— WHAT TO WORK ON —
Start with the line containing "Vector(map(max, high, point))" and write out each line through the end of the listing, exactly as given.

— RECORDED DATA —
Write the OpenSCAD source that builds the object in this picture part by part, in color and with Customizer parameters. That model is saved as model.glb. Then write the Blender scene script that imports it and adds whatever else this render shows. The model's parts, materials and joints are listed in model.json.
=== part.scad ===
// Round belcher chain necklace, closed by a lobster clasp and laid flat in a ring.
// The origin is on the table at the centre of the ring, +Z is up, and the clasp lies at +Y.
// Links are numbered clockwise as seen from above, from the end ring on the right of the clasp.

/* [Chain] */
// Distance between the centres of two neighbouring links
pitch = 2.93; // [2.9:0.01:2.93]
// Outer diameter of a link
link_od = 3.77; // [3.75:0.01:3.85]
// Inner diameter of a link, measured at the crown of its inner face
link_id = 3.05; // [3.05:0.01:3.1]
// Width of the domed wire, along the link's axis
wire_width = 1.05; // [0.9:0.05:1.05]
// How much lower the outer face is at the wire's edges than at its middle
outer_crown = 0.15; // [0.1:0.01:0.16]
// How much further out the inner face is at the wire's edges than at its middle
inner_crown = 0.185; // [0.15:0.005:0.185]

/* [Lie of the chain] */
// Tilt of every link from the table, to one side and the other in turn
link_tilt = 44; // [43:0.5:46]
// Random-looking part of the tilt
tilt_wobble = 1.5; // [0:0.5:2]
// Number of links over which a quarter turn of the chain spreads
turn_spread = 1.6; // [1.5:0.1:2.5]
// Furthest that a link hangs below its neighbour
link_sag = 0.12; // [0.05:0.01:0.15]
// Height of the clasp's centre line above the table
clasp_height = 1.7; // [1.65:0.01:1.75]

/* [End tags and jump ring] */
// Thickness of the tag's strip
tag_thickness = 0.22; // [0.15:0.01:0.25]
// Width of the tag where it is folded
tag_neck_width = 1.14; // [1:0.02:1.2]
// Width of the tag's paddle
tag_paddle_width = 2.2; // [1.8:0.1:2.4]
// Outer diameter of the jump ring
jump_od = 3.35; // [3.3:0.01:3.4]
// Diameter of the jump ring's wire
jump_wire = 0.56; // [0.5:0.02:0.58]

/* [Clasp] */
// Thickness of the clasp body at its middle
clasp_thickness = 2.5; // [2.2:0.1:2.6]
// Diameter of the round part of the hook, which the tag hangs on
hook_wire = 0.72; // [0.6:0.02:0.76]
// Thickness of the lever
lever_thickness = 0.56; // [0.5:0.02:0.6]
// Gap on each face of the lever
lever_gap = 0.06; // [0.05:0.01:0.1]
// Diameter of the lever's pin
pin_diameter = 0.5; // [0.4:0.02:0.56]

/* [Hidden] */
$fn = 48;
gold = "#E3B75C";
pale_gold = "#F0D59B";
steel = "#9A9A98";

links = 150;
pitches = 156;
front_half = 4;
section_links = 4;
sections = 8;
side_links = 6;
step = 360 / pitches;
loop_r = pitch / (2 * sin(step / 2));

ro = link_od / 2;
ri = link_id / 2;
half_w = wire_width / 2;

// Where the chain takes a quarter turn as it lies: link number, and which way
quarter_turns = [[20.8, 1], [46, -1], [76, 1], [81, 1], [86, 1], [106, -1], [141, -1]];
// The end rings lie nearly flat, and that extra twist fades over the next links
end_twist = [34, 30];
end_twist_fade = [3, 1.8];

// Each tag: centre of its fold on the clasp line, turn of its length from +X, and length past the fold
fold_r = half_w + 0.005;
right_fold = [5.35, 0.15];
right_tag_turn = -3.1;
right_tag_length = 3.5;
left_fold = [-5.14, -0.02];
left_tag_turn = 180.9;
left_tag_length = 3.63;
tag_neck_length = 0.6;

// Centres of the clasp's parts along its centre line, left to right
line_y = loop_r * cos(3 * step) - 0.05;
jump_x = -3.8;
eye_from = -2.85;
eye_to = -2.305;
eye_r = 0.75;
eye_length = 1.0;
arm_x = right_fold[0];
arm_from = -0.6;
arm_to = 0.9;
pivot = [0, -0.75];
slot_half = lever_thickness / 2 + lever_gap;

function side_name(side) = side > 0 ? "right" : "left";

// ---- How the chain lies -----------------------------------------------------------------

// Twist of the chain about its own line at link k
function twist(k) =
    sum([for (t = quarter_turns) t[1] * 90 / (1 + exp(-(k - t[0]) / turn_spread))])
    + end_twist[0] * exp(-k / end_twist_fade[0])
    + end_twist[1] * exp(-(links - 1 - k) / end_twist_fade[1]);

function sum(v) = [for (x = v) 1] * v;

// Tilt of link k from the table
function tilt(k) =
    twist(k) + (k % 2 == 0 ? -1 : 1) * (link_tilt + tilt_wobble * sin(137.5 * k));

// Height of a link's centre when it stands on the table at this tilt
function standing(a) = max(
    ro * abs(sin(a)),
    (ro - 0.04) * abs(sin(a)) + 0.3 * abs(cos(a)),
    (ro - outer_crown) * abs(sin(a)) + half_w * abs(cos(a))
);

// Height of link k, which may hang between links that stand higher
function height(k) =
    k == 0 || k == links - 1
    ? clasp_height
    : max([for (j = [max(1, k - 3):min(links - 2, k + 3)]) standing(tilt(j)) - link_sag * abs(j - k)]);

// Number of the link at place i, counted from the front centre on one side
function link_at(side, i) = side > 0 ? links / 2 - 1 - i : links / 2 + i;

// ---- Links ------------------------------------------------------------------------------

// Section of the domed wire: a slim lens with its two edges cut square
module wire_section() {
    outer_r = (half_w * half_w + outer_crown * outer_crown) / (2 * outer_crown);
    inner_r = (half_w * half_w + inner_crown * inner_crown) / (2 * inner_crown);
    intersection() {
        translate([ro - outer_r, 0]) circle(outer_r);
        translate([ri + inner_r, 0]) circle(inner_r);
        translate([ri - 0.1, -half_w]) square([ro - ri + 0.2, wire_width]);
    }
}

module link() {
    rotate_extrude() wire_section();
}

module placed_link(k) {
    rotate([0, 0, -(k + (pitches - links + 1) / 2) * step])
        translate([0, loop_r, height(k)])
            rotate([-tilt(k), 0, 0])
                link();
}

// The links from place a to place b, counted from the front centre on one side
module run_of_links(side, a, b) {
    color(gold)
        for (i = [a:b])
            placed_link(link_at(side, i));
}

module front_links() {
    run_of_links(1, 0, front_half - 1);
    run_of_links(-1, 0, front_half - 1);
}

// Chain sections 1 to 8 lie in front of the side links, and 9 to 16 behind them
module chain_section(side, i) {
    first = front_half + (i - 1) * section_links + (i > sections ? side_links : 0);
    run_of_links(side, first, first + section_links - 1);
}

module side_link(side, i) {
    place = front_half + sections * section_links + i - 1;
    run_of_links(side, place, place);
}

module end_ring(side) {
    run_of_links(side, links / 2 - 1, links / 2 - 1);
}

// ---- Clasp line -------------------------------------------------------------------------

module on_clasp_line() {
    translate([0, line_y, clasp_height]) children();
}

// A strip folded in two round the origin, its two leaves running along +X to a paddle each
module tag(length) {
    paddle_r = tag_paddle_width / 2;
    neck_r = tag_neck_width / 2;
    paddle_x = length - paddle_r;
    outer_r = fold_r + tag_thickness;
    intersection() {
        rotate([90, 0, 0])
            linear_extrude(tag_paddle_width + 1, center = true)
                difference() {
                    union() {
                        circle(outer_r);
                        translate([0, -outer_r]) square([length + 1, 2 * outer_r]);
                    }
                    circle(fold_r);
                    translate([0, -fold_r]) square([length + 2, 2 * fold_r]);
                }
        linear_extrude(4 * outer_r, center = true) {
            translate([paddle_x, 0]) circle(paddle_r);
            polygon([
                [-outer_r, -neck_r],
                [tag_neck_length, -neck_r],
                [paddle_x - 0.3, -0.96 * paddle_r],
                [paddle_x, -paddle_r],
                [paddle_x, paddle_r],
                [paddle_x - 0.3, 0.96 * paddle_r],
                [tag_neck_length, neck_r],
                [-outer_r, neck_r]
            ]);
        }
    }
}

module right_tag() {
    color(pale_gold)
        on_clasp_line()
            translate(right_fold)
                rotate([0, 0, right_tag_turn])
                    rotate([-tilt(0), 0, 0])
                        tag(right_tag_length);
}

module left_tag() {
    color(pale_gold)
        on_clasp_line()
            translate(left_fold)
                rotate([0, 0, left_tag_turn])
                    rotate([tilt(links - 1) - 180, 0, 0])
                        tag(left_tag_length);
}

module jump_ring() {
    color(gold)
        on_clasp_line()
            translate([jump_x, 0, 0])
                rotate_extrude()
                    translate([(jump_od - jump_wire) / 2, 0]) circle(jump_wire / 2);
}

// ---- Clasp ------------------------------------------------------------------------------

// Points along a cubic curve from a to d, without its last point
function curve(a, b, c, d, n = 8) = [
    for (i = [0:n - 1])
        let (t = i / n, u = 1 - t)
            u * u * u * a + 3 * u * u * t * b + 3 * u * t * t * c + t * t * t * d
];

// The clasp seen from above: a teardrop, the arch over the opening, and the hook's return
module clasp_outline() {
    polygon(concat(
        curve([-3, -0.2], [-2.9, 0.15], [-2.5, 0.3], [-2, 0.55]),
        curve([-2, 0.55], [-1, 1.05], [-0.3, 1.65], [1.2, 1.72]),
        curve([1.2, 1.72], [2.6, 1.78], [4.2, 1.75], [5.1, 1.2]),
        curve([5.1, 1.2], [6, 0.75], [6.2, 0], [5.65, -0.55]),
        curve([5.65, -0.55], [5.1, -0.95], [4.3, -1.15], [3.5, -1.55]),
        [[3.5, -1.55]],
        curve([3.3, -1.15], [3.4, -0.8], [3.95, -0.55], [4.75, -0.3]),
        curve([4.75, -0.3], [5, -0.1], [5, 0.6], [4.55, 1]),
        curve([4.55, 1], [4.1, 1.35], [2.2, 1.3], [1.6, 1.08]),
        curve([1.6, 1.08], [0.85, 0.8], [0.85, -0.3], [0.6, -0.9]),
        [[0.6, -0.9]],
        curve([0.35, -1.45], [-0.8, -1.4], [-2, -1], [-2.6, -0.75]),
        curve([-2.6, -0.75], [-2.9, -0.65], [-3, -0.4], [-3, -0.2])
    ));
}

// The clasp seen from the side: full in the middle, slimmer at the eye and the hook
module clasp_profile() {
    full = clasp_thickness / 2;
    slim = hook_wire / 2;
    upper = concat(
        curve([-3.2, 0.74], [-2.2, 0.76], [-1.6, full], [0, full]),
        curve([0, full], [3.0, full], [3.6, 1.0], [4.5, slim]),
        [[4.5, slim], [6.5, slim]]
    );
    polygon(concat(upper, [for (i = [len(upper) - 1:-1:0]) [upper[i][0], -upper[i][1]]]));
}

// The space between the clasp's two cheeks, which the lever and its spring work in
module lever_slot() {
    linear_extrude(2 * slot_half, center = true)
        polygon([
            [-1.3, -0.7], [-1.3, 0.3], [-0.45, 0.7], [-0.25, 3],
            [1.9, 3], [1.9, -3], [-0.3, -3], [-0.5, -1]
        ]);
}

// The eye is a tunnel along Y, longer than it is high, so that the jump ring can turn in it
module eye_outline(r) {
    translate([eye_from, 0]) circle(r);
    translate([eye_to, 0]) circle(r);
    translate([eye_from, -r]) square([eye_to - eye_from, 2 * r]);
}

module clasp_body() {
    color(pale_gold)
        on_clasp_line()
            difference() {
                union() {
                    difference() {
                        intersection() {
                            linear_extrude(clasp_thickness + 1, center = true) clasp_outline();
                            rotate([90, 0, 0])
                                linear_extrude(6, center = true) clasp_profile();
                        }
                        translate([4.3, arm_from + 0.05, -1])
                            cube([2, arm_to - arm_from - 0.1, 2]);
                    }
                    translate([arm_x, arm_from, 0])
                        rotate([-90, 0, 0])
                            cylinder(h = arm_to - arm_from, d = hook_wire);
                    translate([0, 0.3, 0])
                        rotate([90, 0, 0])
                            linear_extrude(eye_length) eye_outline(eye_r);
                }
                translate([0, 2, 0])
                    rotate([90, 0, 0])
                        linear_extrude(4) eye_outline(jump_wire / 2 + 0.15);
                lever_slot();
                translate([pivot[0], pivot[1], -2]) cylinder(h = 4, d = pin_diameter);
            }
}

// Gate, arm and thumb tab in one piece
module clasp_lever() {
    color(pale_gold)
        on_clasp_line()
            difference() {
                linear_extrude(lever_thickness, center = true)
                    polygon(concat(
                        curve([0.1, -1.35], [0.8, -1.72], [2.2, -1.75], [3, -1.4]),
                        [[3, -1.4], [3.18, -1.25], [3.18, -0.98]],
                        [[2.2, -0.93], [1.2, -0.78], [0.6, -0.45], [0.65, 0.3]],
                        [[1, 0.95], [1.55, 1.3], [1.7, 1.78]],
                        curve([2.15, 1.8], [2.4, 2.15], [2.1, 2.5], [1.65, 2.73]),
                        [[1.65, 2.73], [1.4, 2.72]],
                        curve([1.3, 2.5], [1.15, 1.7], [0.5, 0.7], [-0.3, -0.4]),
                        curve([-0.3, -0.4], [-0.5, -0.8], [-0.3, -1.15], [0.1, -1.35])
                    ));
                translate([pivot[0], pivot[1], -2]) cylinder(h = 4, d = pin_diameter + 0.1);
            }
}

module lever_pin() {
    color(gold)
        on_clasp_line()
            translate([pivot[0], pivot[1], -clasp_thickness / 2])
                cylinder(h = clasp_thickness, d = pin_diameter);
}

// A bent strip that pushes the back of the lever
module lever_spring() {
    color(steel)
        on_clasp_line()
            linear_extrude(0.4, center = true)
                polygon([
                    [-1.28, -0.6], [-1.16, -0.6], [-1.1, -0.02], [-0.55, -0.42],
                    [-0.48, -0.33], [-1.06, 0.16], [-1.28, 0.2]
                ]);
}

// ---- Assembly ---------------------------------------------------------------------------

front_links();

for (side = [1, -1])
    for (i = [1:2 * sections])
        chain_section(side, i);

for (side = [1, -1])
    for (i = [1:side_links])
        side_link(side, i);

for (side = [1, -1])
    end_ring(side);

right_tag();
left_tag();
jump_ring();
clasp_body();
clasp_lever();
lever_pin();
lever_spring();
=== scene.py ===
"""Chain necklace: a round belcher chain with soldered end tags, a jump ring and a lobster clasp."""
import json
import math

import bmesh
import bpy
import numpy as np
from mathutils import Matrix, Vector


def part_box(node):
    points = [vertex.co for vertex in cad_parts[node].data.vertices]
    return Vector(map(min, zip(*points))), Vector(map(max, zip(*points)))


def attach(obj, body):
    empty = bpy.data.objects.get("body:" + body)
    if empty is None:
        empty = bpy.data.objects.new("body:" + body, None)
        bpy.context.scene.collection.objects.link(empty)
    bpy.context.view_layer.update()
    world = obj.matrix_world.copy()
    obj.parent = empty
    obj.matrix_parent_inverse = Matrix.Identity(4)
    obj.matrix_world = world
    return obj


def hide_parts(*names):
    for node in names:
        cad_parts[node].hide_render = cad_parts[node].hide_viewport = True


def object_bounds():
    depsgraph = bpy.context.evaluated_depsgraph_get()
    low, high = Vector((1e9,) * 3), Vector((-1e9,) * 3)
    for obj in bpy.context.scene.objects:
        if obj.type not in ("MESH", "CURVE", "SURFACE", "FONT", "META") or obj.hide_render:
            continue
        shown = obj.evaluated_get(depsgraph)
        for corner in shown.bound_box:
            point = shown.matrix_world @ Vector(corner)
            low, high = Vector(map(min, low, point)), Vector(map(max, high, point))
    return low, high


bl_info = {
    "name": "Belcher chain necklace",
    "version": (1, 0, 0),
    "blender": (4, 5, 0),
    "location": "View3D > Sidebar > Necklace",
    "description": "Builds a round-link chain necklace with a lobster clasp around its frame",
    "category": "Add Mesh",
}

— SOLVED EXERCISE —
            low, high = Vector(map(min, low, point)), Vector(map(max, high, point))
    return low, high


bl_info = {
    "name": "Belcher chain necklace",
    "version": (1, 0, 0),
    "blender": (4, 5, 0),
    "location": "View3D > Sidebar > Necklace",
    "description": "Builds a round-link chain necklace with a lobster clasp around its frame",
    "category": "Add Mesh",
}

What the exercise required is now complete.